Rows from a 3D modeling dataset
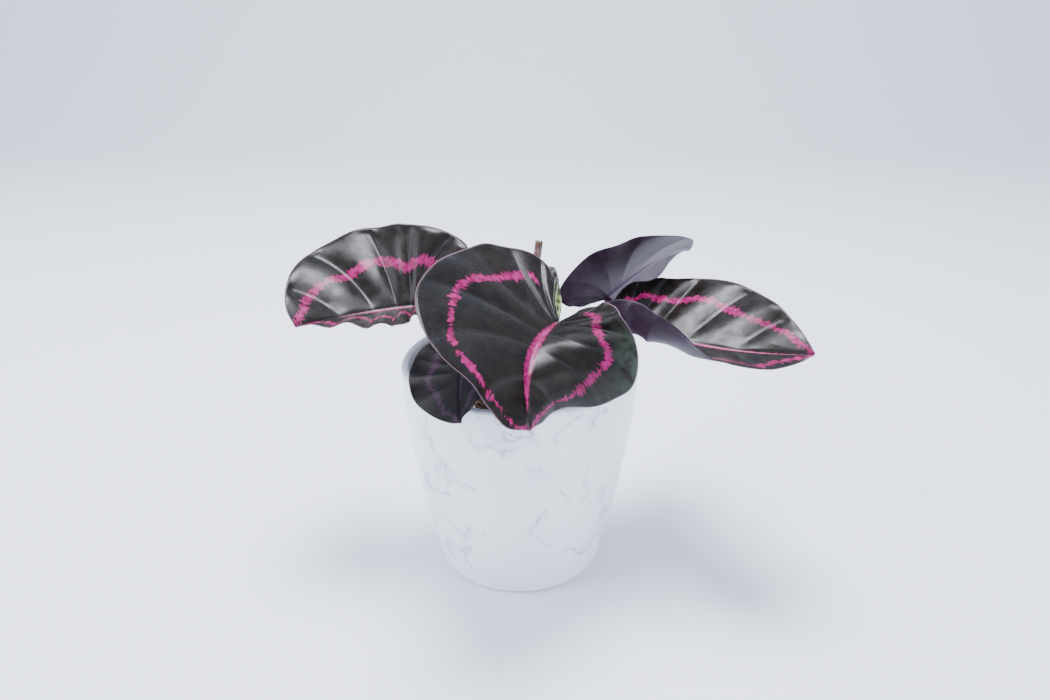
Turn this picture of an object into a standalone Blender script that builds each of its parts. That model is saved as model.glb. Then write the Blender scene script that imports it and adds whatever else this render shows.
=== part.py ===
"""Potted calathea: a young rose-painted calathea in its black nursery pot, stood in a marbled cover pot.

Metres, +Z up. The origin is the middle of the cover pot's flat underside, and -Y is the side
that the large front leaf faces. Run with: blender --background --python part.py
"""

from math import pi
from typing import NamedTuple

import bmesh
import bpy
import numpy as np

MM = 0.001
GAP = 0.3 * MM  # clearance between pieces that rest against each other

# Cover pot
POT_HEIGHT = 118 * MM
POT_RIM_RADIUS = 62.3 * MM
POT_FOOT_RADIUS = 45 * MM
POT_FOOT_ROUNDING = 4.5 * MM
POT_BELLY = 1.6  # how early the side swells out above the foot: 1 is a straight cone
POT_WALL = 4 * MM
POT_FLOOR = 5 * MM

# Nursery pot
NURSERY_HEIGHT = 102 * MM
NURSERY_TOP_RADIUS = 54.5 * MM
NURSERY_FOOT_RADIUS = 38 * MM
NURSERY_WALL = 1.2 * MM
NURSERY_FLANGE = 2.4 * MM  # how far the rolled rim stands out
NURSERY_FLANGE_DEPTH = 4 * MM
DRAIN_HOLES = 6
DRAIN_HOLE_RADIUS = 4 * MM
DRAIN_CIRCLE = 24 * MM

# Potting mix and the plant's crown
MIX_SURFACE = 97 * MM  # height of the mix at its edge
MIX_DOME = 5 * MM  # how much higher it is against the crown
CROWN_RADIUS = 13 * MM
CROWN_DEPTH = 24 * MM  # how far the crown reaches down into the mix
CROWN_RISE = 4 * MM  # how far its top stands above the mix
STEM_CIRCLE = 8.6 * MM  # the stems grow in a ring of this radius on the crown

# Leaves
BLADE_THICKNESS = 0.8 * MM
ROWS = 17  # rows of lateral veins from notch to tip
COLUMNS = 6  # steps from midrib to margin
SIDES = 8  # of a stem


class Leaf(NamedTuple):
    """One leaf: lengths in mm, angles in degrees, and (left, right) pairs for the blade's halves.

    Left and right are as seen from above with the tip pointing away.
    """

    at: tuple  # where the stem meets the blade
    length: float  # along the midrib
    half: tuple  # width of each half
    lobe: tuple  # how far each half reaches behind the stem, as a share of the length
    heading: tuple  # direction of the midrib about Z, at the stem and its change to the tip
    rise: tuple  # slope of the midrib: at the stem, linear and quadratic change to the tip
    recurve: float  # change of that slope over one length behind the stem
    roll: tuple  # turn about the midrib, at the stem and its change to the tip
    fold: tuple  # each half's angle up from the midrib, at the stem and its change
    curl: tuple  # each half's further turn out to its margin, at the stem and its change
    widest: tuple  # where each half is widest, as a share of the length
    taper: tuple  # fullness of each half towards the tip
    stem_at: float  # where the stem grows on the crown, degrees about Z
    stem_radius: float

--

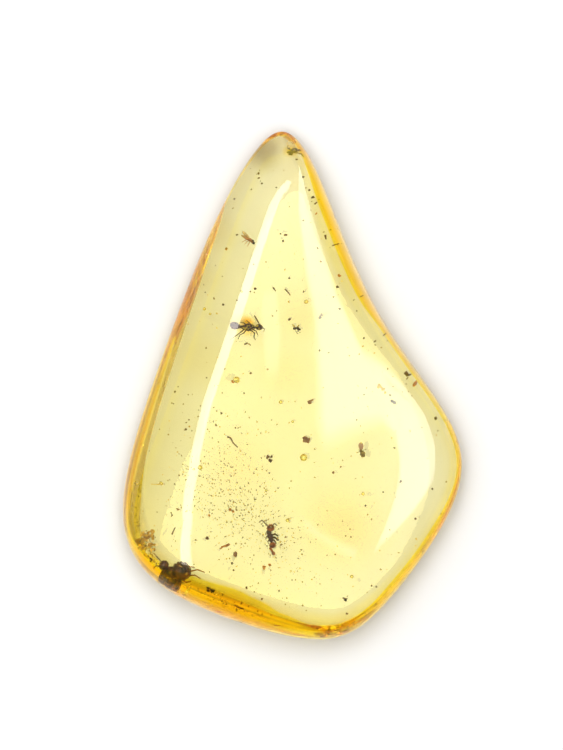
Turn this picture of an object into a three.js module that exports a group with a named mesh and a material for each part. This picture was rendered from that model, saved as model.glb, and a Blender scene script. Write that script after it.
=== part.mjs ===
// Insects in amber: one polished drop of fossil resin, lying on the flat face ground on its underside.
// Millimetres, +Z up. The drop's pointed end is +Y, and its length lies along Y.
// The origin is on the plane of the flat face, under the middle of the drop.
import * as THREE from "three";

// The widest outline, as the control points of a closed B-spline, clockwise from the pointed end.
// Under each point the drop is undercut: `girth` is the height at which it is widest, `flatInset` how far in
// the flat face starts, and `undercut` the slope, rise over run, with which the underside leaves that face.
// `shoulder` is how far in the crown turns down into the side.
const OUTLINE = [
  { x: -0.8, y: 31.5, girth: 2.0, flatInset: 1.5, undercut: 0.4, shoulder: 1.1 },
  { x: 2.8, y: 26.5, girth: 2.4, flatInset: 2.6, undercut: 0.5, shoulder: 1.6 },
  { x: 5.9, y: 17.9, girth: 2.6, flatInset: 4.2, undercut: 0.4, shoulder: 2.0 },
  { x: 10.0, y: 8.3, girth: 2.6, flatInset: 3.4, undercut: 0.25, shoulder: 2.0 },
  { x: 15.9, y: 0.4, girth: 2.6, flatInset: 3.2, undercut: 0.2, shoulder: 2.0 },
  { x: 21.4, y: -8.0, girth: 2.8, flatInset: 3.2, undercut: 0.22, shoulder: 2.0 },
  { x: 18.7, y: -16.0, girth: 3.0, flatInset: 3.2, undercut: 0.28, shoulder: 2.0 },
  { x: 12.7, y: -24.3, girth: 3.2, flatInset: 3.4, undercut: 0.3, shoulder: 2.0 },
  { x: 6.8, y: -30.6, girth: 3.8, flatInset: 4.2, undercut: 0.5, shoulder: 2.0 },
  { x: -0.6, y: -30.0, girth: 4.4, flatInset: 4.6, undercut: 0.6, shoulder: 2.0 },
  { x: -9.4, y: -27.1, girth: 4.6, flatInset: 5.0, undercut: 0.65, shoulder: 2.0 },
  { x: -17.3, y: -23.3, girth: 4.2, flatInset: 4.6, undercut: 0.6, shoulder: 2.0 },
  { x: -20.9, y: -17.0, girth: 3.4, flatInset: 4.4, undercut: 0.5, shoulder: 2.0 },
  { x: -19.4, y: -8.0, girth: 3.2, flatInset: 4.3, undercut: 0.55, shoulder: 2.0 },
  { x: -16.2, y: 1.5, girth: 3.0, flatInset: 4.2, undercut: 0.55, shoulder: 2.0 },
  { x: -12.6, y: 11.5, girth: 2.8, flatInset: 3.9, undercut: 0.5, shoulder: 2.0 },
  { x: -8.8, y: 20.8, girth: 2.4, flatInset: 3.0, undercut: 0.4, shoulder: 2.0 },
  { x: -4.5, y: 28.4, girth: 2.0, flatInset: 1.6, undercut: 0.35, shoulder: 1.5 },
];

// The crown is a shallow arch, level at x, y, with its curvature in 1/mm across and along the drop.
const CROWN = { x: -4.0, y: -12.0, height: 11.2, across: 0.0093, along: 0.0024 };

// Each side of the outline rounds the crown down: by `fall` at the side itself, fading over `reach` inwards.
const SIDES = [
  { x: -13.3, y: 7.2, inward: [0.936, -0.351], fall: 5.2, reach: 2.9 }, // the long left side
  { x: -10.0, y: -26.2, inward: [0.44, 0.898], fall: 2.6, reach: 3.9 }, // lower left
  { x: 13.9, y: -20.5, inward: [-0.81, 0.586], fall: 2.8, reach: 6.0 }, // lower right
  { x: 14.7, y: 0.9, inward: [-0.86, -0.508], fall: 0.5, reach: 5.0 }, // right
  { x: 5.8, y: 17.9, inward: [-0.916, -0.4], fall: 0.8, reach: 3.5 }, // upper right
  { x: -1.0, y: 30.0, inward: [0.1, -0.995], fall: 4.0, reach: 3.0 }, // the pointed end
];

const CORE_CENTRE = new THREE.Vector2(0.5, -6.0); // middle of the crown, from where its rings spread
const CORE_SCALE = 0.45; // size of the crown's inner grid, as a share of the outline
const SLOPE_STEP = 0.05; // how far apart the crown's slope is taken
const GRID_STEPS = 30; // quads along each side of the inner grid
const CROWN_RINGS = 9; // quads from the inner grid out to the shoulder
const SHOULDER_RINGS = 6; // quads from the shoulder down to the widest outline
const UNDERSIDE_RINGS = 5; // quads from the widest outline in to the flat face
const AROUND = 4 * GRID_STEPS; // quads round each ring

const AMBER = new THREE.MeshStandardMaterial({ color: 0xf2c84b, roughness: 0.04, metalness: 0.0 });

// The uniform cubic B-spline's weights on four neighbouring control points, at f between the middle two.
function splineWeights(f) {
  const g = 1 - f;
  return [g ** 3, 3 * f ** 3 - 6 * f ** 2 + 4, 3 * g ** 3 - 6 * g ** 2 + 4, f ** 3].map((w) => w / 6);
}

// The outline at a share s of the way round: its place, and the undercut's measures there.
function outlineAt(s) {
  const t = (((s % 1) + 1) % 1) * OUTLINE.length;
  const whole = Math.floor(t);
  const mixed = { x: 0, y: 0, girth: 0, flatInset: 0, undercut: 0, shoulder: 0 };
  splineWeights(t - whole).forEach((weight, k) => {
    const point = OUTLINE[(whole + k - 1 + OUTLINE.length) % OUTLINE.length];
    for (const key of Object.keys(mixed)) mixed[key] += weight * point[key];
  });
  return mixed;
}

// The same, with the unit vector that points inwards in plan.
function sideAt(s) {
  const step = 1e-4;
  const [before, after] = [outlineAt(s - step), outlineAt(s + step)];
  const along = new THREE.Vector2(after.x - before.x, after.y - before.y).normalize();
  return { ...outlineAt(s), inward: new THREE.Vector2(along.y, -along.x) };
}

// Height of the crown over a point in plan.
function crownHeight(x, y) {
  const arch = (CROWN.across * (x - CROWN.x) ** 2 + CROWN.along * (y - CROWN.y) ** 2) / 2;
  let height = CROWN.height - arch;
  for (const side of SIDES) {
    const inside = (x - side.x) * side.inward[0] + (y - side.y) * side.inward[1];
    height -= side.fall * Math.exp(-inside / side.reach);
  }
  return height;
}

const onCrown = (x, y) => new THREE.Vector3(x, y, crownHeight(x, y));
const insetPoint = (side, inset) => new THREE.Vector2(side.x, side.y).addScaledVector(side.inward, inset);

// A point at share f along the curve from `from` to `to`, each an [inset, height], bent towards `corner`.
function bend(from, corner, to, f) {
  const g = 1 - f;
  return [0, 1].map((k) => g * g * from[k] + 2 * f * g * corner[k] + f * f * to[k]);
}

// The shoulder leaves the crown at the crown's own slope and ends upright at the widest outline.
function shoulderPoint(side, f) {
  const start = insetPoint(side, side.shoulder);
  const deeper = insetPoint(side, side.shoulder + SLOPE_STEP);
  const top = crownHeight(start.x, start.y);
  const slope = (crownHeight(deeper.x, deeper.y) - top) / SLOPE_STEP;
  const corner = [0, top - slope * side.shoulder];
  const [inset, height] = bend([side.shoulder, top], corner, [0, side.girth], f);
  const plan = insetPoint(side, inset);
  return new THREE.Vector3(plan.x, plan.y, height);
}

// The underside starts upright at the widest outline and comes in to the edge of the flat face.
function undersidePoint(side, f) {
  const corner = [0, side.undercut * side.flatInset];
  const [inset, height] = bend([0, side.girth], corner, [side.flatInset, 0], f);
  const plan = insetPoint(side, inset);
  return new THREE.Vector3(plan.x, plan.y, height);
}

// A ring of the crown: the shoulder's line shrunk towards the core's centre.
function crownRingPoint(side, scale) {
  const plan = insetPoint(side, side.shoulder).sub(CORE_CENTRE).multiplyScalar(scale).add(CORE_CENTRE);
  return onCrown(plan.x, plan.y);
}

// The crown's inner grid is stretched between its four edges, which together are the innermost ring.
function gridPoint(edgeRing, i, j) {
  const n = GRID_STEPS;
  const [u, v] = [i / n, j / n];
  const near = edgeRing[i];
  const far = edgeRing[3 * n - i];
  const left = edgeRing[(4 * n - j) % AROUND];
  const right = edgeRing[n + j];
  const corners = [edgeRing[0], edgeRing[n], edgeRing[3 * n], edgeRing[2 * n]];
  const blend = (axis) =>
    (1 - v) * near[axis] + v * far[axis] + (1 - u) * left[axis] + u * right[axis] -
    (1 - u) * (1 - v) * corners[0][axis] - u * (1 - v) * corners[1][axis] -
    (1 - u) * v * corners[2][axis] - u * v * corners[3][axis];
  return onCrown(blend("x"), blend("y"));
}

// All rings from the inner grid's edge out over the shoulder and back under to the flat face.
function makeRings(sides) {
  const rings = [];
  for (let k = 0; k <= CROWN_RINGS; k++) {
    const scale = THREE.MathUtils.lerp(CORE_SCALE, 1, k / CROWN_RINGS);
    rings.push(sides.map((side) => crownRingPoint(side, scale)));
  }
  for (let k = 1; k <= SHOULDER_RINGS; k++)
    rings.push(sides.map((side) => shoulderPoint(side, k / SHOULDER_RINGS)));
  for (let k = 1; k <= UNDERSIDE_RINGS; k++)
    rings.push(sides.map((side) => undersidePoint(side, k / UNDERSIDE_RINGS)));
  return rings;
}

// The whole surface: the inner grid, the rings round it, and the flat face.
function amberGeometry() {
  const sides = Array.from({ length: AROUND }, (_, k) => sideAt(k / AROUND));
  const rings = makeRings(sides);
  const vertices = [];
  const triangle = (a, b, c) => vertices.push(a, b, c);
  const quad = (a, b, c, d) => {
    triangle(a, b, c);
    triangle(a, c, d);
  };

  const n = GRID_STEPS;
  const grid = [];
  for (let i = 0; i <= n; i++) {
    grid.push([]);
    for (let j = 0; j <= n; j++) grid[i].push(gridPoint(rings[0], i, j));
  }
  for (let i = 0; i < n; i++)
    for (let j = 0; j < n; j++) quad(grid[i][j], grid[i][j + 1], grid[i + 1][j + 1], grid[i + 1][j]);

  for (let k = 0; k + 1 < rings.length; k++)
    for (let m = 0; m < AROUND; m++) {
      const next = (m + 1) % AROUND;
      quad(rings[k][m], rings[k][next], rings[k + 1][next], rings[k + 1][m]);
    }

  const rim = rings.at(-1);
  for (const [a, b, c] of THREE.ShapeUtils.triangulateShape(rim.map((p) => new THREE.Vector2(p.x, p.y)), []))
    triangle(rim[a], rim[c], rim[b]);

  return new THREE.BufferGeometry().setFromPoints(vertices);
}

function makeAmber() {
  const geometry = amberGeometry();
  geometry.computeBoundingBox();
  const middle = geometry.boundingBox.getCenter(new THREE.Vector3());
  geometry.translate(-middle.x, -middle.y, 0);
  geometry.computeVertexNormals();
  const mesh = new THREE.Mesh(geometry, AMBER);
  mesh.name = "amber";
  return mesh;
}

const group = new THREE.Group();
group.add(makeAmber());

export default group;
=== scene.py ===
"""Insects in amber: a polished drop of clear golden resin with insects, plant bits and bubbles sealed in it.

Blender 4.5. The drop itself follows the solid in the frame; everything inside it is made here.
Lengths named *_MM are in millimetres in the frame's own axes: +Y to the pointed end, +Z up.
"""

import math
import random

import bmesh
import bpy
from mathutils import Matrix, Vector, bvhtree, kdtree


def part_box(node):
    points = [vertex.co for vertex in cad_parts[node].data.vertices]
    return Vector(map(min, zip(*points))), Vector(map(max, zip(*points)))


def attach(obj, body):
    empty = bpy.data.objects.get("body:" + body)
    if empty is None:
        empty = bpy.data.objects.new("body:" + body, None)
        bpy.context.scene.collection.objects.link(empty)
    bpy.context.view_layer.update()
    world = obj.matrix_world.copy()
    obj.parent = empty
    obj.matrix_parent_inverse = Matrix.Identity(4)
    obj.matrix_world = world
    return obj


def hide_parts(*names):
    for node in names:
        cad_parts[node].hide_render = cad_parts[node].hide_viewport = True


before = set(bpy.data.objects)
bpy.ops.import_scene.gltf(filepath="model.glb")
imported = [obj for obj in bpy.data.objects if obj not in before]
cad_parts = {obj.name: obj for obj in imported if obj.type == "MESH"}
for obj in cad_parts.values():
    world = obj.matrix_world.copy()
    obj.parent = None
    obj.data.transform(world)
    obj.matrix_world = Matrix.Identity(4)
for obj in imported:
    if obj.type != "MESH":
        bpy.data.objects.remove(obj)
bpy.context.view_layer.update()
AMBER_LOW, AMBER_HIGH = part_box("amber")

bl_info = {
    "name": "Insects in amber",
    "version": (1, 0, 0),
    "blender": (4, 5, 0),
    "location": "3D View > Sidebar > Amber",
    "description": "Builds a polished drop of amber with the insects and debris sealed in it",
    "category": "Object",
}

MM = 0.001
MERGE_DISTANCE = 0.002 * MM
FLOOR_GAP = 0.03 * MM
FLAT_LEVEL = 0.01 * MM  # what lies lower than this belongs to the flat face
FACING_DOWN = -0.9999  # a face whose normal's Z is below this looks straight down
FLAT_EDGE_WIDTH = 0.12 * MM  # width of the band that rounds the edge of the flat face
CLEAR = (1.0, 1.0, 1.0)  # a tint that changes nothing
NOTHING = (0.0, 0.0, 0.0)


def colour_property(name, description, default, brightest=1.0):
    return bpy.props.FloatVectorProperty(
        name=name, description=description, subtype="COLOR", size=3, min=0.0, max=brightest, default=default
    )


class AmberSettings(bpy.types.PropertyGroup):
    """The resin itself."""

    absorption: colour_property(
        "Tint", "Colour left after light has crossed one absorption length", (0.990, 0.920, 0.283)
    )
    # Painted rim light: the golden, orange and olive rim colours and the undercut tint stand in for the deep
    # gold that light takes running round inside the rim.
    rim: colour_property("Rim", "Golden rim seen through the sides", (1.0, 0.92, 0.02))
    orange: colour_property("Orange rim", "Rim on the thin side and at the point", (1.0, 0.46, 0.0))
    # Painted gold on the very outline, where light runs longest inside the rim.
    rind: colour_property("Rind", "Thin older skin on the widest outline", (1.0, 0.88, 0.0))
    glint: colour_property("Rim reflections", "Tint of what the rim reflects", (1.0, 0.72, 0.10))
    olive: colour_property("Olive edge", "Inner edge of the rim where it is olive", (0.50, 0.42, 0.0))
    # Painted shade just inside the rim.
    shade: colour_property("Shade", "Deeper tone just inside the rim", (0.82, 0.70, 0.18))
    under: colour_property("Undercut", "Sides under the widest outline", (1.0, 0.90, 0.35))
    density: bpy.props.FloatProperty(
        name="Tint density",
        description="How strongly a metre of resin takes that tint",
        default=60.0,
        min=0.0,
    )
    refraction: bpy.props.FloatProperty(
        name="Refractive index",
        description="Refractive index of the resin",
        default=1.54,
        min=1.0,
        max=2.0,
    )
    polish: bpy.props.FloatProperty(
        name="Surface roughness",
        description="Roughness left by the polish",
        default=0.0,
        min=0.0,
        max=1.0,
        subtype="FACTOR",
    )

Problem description
Repeat, unchanged, every line from the one that contains "for (let k = 0; k + 1 < rings.length; k++)" to the one that contains "zip(*points))), Vector(map(max, zip(*points)))", including both, and no other line.

Answer to the exercise
  for (let k = 0; k + 1 < rings.length; k++)
    for (let m = 0; m < AROUND; m++) {
      const next = (m + 1) % AROUND;
      quad(rings[k][m], rings[k][next], rings[k + 1][next], rings[k + 1][m]);
    }

  const rim = rings.at(-1);
  for (const [a, b, c] of THREE.ShapeUtils.triangulateShape(rim.map((p) => new THREE.Vector2(p.x, p.y)), []))
    triangle(rim[a], rim[c], rim[b]);

  return new THREE.BufferGeometry().setFromPoints(vertices);
}

function makeAmber() {
  const geometry = amberGeometry();
  geometry.computeBoundingBox();
  const middle = geometry.boundingBox.getCenter(new THREE.Vector3());
  geometry.translate(-middle.x, -middle.y, 0);
  geometry.computeVertexNormals();
  const mesh = new THREE.Mesh(geometry, AMBER);
  mesh.name = "amber";
  return mesh;
}

const group = new THREE.Group();
group.add(makeAmber());

export default group;
=== scene.py ===
"""Insects in amber: a polished drop of clear golden resin with insects, plant bits and bubbles sealed in it.

Blender 4.5. The drop itself follows the solid in the frame; everything inside it is made here.
Lengths named *_MM are in millimetres in the frame's own axes: +Y to the pointed end, +Z up.
"""

import math
import random

import bmesh
import bpy
from mathutils import Matrix, Vector, bvhtree, kdtree


def part_box(node):
    points = [vertex.co for vertex in cad_parts[node].data.vertices]
    return Vector(map(min, zip(*points))), Vector(map(max, zip(*points)))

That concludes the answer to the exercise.